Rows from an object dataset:
:::

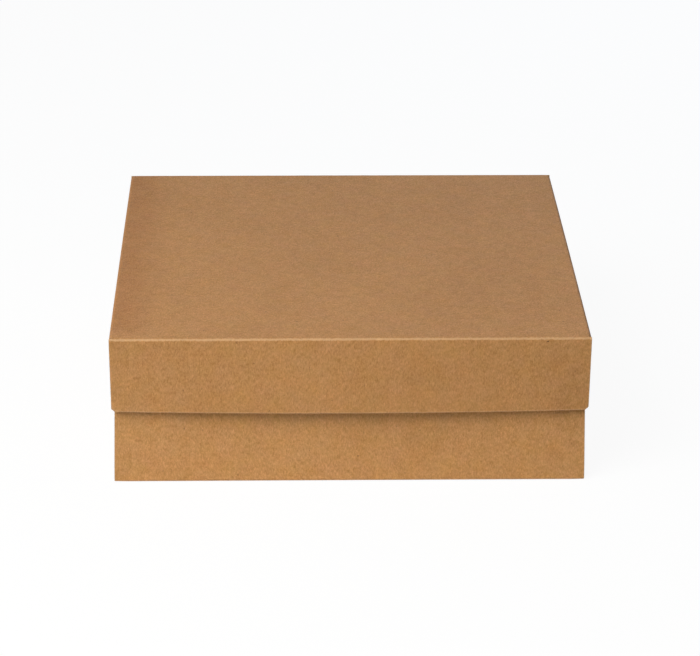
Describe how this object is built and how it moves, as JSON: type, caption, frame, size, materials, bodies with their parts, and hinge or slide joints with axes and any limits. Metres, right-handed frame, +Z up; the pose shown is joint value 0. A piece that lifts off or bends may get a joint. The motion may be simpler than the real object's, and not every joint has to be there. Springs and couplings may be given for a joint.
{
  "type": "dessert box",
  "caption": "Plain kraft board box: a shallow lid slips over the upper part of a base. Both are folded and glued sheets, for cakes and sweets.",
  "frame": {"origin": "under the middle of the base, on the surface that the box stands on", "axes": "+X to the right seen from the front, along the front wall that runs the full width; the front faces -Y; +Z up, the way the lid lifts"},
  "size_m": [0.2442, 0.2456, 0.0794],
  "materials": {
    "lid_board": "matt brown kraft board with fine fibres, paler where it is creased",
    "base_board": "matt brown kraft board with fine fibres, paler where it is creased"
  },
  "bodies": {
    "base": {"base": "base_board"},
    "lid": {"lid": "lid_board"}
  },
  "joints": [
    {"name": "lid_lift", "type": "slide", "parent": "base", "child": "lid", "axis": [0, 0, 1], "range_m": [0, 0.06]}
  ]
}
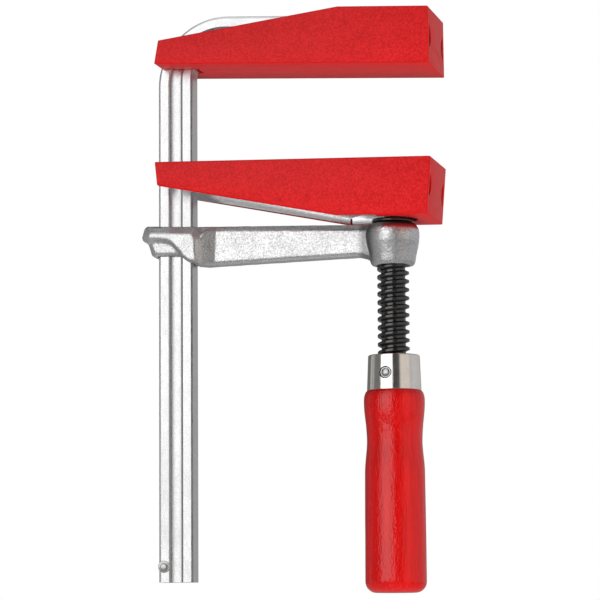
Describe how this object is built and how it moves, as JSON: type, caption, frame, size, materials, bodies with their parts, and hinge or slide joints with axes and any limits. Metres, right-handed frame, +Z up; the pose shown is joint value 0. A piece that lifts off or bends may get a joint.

:::

** Problem to work on **
Return every line of the material exactly.

** Solution to the problem **
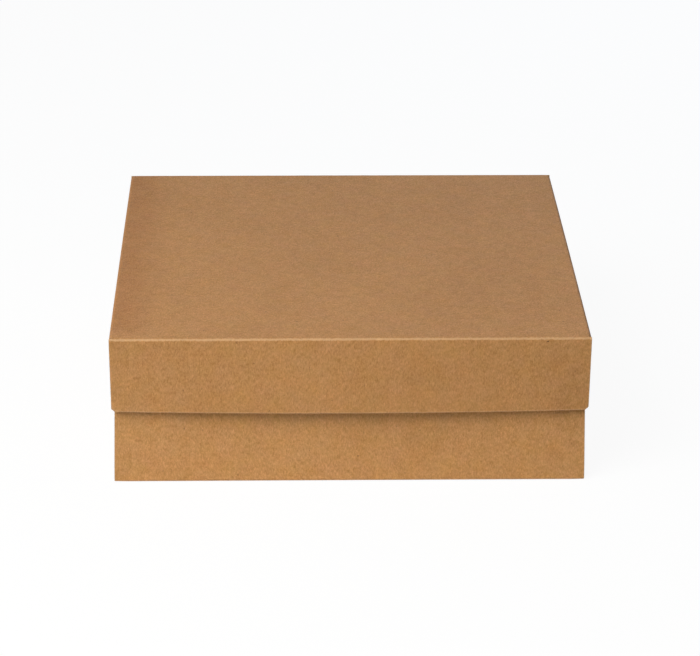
Describe how this object is built and how it moves, as JSON: type, caption, frame, size, materials, bodies with their parts, and hinge or slide joints with axes and any limits. Metres, right-handed frame, +Z up; the pose shown is joint value 0. A piece that lifts off or bends may get a joint. The motion may be simpler than the real object's, and not every joint has to be there. Springs and couplings may be given for a joint.
{
  "type": "dessert box",
  "caption": "Plain kraft board box: a shallow lid slips over the upper part of a base. Both are folded and glued sheets, for cakes and sweets.",
  "frame": {"origin": "under the middle of the base, on the surface that the box stands on", "axes": "+X to the right seen from the front, along the front wall that runs the full width; the front faces -Y; +Z up, the way the lid lifts"},
  "size_m": [0.2442, 0.2456, 0.0794],
  "materials": {
    "lid_board": "matt brown kraft board with fine fibres, paler where it is creased",
    "base_board": "matt brown kraft board with fine fibres, paler where it is creased"
  },
  "bodies": {
    "base": {"base": "base_board"},
    "lid": {"lid": "lid_board"}
  },
  "joints": [
    {"name": "lid_lift", "type": "slide", "parent": "base", "child": "lid", "axis": [0, 0, 1], "range_m": [0, 0.06]}
  ]
}
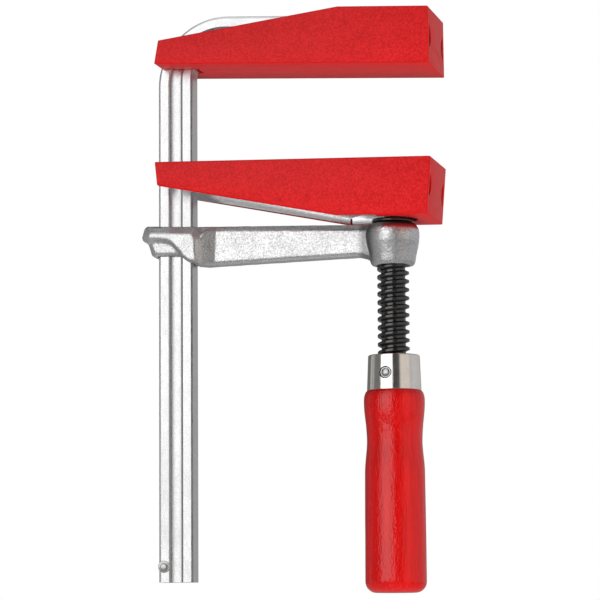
Describe how this object is built and how it moves, as JSON: type, caption, frame, size, materials, bodies with their parts, and hinge or slide joints with axes and any limits. Metres, right-handed frame, +Z up; the pose shown is joint value 0. A piece that lifts off or bends may get a joint.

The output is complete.